Não oiço ninguém do outro lado da linha. A voz não veio do telefone.
“A reação não é unânime desta vez. Há quem quem reconheça a familiaridade e dê um abraço ao jogo, e há quem lhe aponte o dedo por estar mais alto mas continuar uma criança, por ter crescido por fora mas não por dentro”.

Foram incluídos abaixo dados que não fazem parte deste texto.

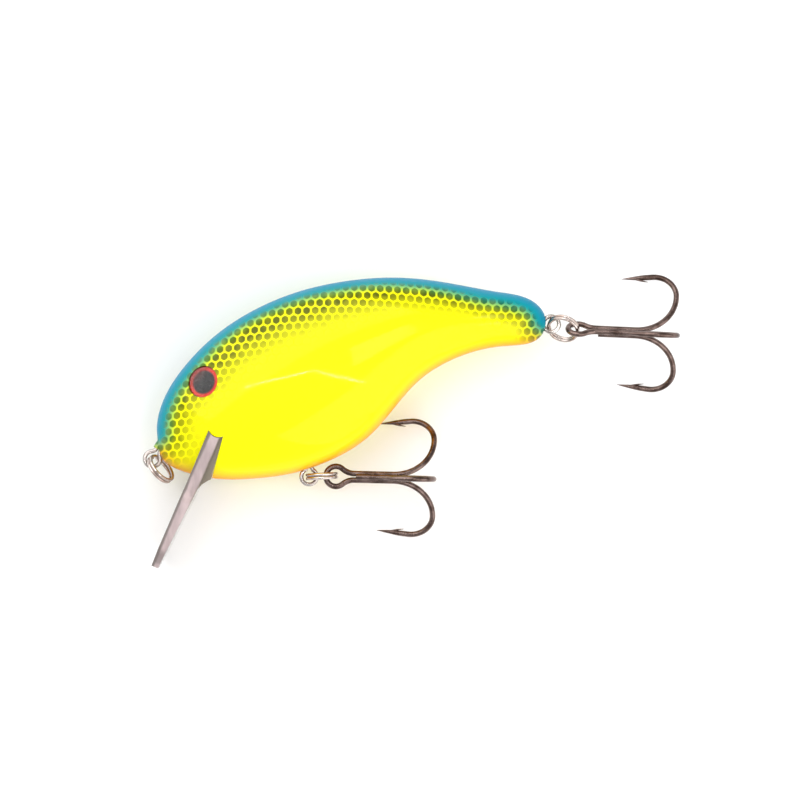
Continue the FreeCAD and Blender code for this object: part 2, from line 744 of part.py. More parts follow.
def build():
    """Every piece by name."""
    belly_ring = ring_centre(belly_eye(), BELLY_RING_ANGLE)
    tail_ring = ring_centre(tail_eye(), TAIL_RING_ANGLE)
    nose_ring = ring_centre(Vector(0, 0, 0), NOSE_RING_ANGLE)
    belly_pose = (BELLY_HOOK_LAP, belly_hook_slope(), 0)
    tail_pose = (TAIL_HOOK_LAP, TAIL_HOOK_SLOPE, TAIL_HOOK_ROLL)
    double, single = double_hook(), single_hook()
    parts = {
        "left_shell": shell_half(True),
        "right_shell": mirrored(shell_half(False)),
        "diving_lip": diving_lip(),
        "left_eye_disc": eye_disc(),
        "left_eye_dome": eye_dome(),
        "right_eye_disc": mirrored(eye_disc()),
        "right_eye_dome": mirrored(eye_dome()),
        "belly_ballast": ballast(*BELLY_BALLAST),
        "nose_ballast": ballast(*NOSE_BALLAST),
        "front_rattle_ball": loose_ball(*FRONT_BALL),
        "middle_rattle_ball": loose_ball(*MIDDLE_BALL),
        "rear_rattle_ball": loose_ball(*REAR_BALL),
        "nose_split_ring": split_ring(nose_ring, NOSE_RING_ANGLE, NOSE_RING_TILT),
        "belly_split_ring": split_ring(belly_ring, BELLY_RING_ANGLE, 0),
        "tail_split_ring": split_ring(tail_ring, TAIL_RING_ANGLE, TAIL_RING_TILT),
        "belly_double_hook": placed_hook(double, belly_ring, *belly_pose),
        "belly_single_hook": placed_hook(single, belly_ring, *belly_pose),
        "tail_double_hook": placed_hook(double, tail_ring, *tail_pose),
        "tail_single_hook": placed_hook(single, tail_ring, *tail_pose),
    }
    names = ["line_tie_wire", "belly_hanger_wire", "tail_hanger_wire"]
    for name, anchor in zip(names, wire_anchors()):
        parts[name] = anchored_eye(*anchor)
    return parts


def main():
    """Write each piece to its own file."""
    os.makedirs("parts", exist_ok=True)
    for name, shape in build().items():
        shape.exportStep("parts/" + name + ".step")
        print("%-20s solids %d volume %8.2f" % (name, len(shape.Solids), shape.Volume))


if __name__ == "__main__":
    main()
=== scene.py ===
import json
import math

import bmesh
import bpy
import numpy as np
from mathutils import Matrix, Vector


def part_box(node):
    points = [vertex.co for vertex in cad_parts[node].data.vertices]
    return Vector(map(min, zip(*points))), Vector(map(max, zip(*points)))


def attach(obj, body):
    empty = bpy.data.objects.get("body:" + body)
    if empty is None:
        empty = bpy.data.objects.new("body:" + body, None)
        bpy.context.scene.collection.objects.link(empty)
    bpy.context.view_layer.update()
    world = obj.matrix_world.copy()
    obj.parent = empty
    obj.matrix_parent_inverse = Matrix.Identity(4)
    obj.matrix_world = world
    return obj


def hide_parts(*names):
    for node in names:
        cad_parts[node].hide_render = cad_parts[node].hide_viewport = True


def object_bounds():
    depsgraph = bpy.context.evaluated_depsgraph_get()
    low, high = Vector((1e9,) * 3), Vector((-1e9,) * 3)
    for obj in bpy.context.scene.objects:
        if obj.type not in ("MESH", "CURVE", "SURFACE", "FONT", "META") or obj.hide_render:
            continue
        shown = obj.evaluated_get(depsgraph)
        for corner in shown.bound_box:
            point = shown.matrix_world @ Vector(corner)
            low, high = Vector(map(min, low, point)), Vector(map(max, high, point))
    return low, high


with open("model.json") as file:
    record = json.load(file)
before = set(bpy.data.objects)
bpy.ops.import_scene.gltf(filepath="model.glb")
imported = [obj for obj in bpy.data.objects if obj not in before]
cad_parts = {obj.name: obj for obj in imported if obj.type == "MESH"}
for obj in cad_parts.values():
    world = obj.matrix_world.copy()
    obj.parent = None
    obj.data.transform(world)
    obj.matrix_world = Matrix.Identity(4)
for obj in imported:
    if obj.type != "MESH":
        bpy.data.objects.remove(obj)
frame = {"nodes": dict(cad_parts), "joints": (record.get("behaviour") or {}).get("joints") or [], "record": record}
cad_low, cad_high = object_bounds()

# A squarebill crankbait lying on its right flank, as a painted and plated lure.
# The frame is the part's own: origin at the line-tie eye, +X from nose to tail,
# +Y from belly to back, +Z out of the left flank. Sizes below are millimetres
# and become metres through MM when a mesh is made.
MM = 0.001

# ---- body, as the shells are designed ------------------------------------------
BODY_LENGTH = 64.85
BODY_DEPTH = 33.55
BODY_THICKNESS = 17.6
NOSE = np.array([0.75, 4.5, 0.0])
NOSE_DEPTH_SHARE = 0.234
SECTION_FULLNESS = 0.10
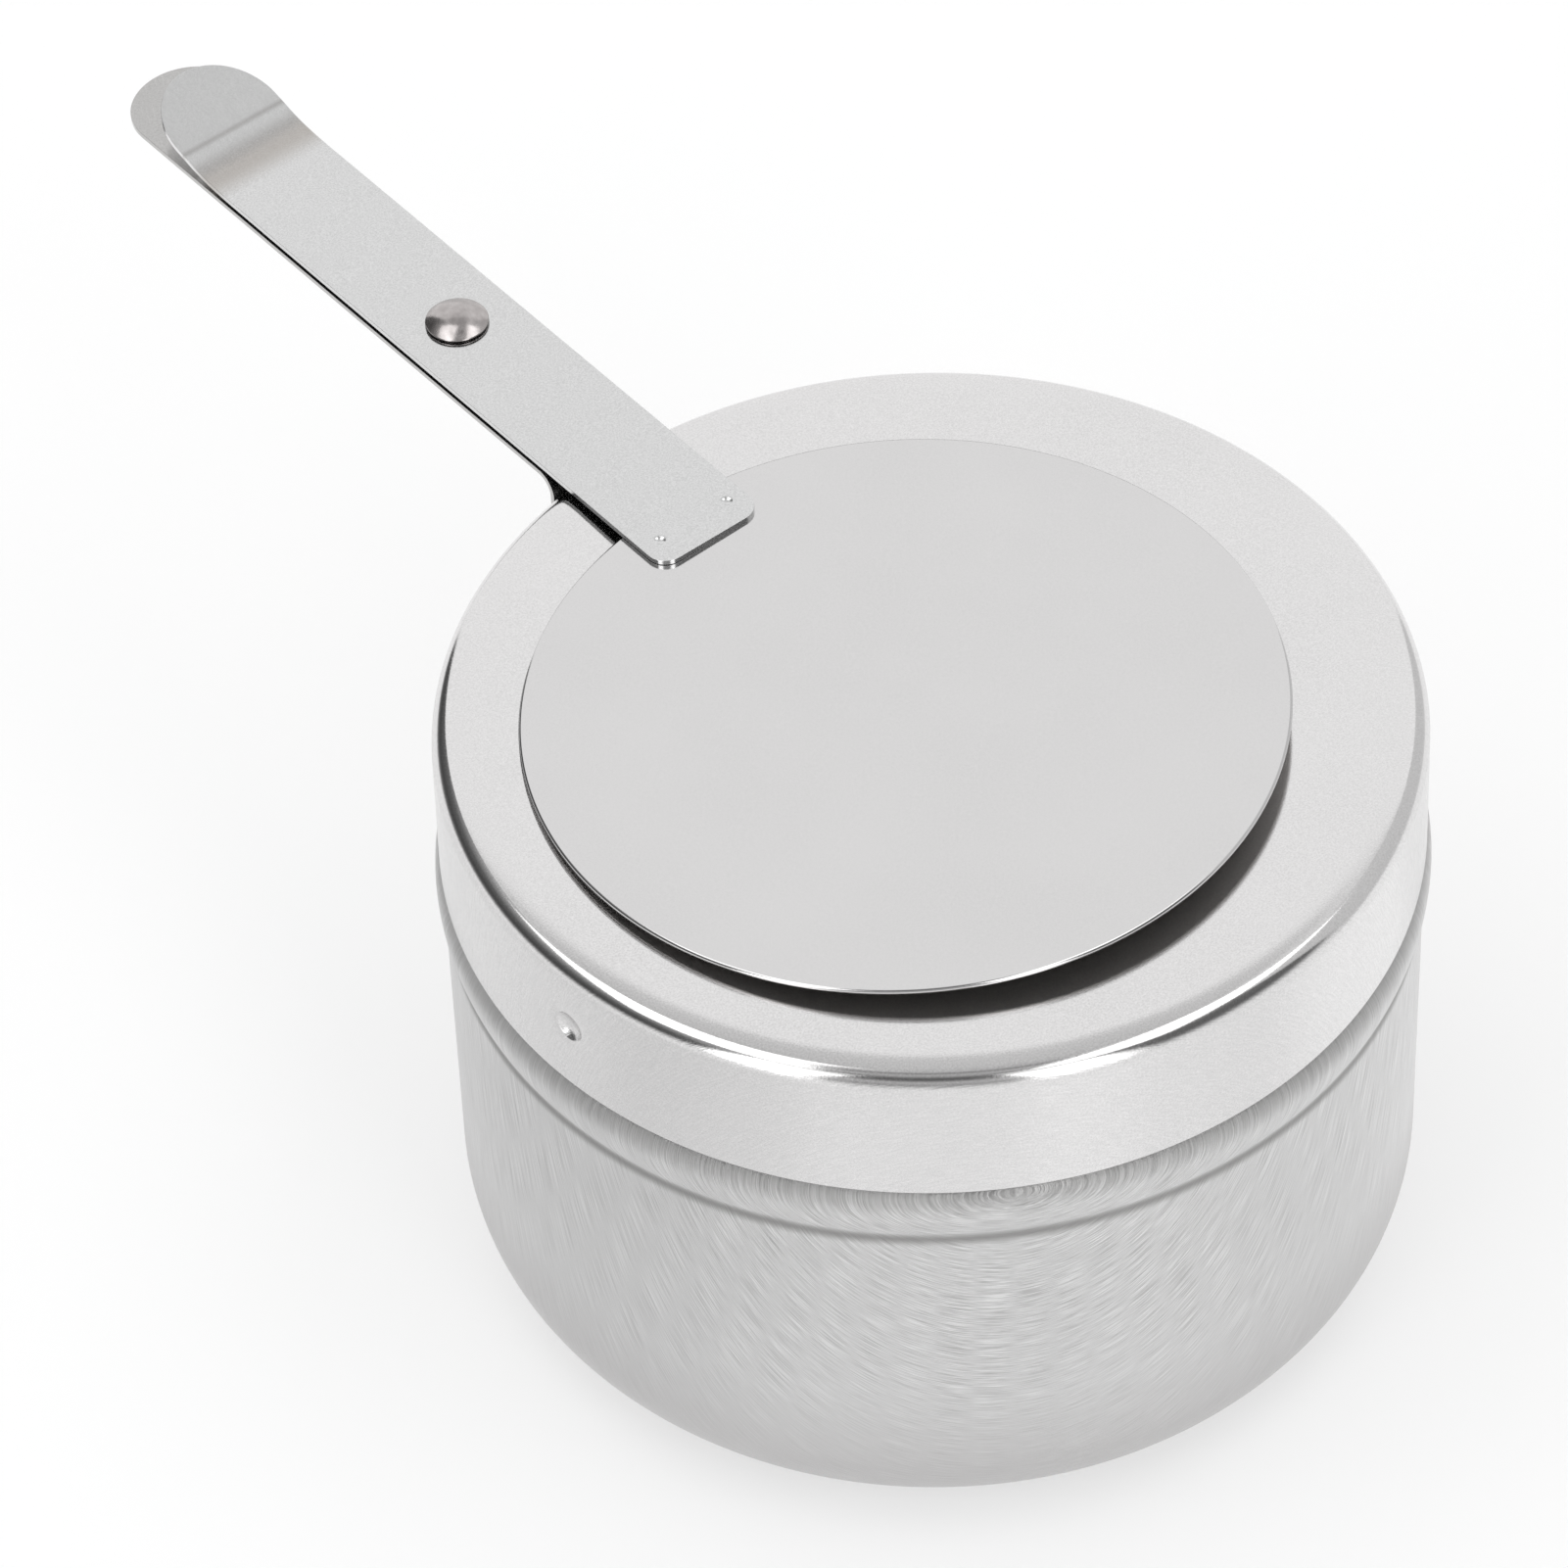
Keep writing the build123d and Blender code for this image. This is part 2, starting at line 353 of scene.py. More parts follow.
def bright_annealed_stainless():
    """Lid: bright-annealed sheet, near a mirror on top; the die dulled the skirt, whose marks stay."""
    material, tree, surface, place = new_finish("bright_annealed_stainless", Metallic=1.0)
    height = add(tree, "ShaderNodeSeparateXYZ", {0: place}).outputs["Z"]
    drop = add(tree, "ShaderNodeMath", {1: height}, {0: lid_top},
               operation="SUBTRACT").outputs["Value"]
    skirt = add(tree, "ShaderNodeMapRange", {"Value": drop},
                {"From Min": 0.6, "From Max": 1.4}).outputs["Result"]
    blank = drawn_blank(tree, place, lid_radius, drop)
    marks = streaks(tree, blank, rolled_turn, across=0.2, along=2.4)
    grain = streaks(tree, place, 0, across=0.16, along=0.2)
    cloud = streaks(tree, place, 0, across=18, along=18, detail=2.0, strength=0.35)
    drawn = add(tree, "ShaderNodeMath", {0: marks, 1: skirt}, operation="MULTIPLY").outputs["Value"]
    raise_marks(tree, surface, (drawn, 0.015), (grain, 0.001))
    bright = add(tree, "ShaderNodeMapRange", {"Value": grain}, {"To Min": 0.09, "To Max": 0.12})
    dull = add(tree, "ShaderNodeMapRange", {"Value": marks}, {"To Min": 0.2, "To Max": 0.28})
    gloss = add(tree, "ShaderNodeMix",
                {"Factor": skirt, number_a: bright.outputs["Result"], number_b: dull.outputs["Result"]})
    tree.links.new(gloss.outputs[number_out], surface.inputs["Roughness"])
    worn = add(tree, "ShaderNodeMath", {0: drawn}, {1: 0.4}, operation="MULTIPLY").outputs["Value"]
    lay_tones(tree, surface, "#d2d1d1", (grain, "#e9e8e8"), (cloud, "#e6e5e5"), (worn, "#cbcbcb"),
              (pits(tree, place, spacing=6.0, size=0.22, share=0.1), "#9a9999"))
    return material


def strip_stainless(name, dark, light, tab=False):
    """Strips: cold-rolled strip with rolling marks along its length and handling scratches.

    The handle under the arm has darker tones, as painted shade under the arm. The arm ends in a tab:
    its fold and its crease get painted shade with a warm tint, and past the fold the tab is lighter."""
    material, tree, surface, place = new_finish(name, Metallic=1.0)
    marks = streaks(tree, place, 90, across=0.3, along=9.0)
    grain = streaks(tree, place, 0, across=0.15, along=0.2)
    scratch = streaks(tree, place, 62, across=0.14, along=7.0, detail=1.0)
    raise_marks(tree, surface, (marks, 0.0012), (scratch, 0.001), (grain, 0.0016))
    vary_gloss(tree, surface, marks, smooth=0.15, rough=0.21)
    reach = add(tree, "ShaderNodeSeparateXYZ", {0: place}).outputs["X"]
    deep = add(tree, "ShaderNodeMapRange", {"Value": scratch},
               {"From Min": 0.94, "From Max": 1.0, "To Max": 0.15}).outputs["Result"]
    coats = [(grain, light), (deep, "#ececec")]
    if tab:
        # Painted shade with a warm tint at the fold and along its crease, and a lighter band past the
        # fold
        lighter_tab = band(tree, reach, lighter_tab_reach, half_width=5.5, softness=0.7, strength=0.6)
        fold = band(tree, reach, fold_reach, half_width=1.7, softness=1.6, strength=0.65)
        crease_shade = band(tree, reach, fold_line_reach, half_width=0.25, softness=0.25, strength=0.45)
        coats += [(lighter_tab, "#ebebeb"), (fold, "#aaa39c"), (crease_shade, "#a9a6a3")]
    lay_tones(tree, surface, dark, *coats)
    return material


def bright_disc_stainless():
    """Snuffer disc: bright-annealed sheet cut flat; its underside is dulled by flame and soot."""
    material, tree, surface, place = new_finish("bright_disc_stainless", Metallic=1.0)
    grain = streaks(tree, place, 0, across=0.16, along=0.2)
    cloud = streaks(tree, place, 0, across=16, along=16, detail=2.0, strength=0.35)
    raise_marks(tree, surface, (grain, 0.0006))
    facing = add(tree, "ShaderNodeSeparateXYZ",
                 {0: add(tree, "ShaderNodeNewGeometry").outputs["Normal"]})
    under = add(tree, "ShaderNodeMapRange", {"Value": facing.outputs["Z"]},
                {"From Min": -0.9, "From Max": -0.5, "To Min": 1, "To Max": 0}).outputs["Result"]
    bright = add(tree, "ShaderNodeMapRange", {"Value": grain}, {"To Min": 0.1, "To Max": 0.14})
    dull = add(tree, "ShaderNodeMapRange", {"Value": grain}, {"To Min": 0.5, "To Max": 0.6})
    gloss = add(tree, "ShaderNodeMix",
                {"Factor": under, number_a: bright.outputs["Result"], number_b: dull.outputs["Result"]})
    tree.links.new(gloss.outputs[number_out], surface.inputs["Roughness"])
    lay_tones(tree, surface, "#d3d2d2", (grain, "#d9d8d8"), (cloud, "#dddcdc"),
              (pits(tree, place, spacing=11.0, size=0.25, share=0.12), "#7d7c7c"), (under, "#c4c2c0"))
    return material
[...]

O cadáver da última pessoa que matei está a falar. Tem cabeça de galo; o bico tem dentes; a expressão é maliciosa; continua: “Hotline Miami 2 é uma péssima sequela e uma excelente expansão. A apreciação depende do ponto de vista”.
Não falo nem me mexo.
“Como sequela, o jogo não traz nada de novo à mesa; não se explica a si mesmo, não está interessado em conquistar novos jogadores, nem em conquistar o direito à sua identidade, ao seu estilo; à sua voz, que é tão gratuita como incisiva”.
Stop.
A cassete faz rewind.
Play.
Tenho uma faca na mão e uma caçadeira às costas. Estou no Vietname?
“Enquanto expansão, é impossível não recomendar”, explica-me o sargento que estava atrás de mim. “É uma expansão com mais conteúdo que o jogo original; mais personagens, mais música, níveis maiores, mais níveis, mais de tudo”.
Mas nem toda a gente gosta de “mais”.
“HM tinha um tamanho ideal em tudo, para toda a gente – foi aclamado pela crítica e pelo público.”
HM2 é melhor que HM, mas é só mais HM. O design dos níveis é muito bom e são extremamente criativos, mas continuam a basear-se nos mesmos princípios e mecânicas.
Stop. Fast-forward.
Play.
Estou sentado no sofá, outra vez.
“Continuo sem perceber nada”.
“Não há muito para perceber”, responde-me o galo.
Baixo meus olhos para o ecrã do portátil, e continuo a jogar. Ele racha-me a cabeça com um taco de golfe.
O realizador grita “corta” outra vez; “pausa para café, fazemos outro take daqui a dez minutos”.
Hotline Miami 2: Wrong Number está disponível para PC, PS3 e PS4. Analisada a versão de PC.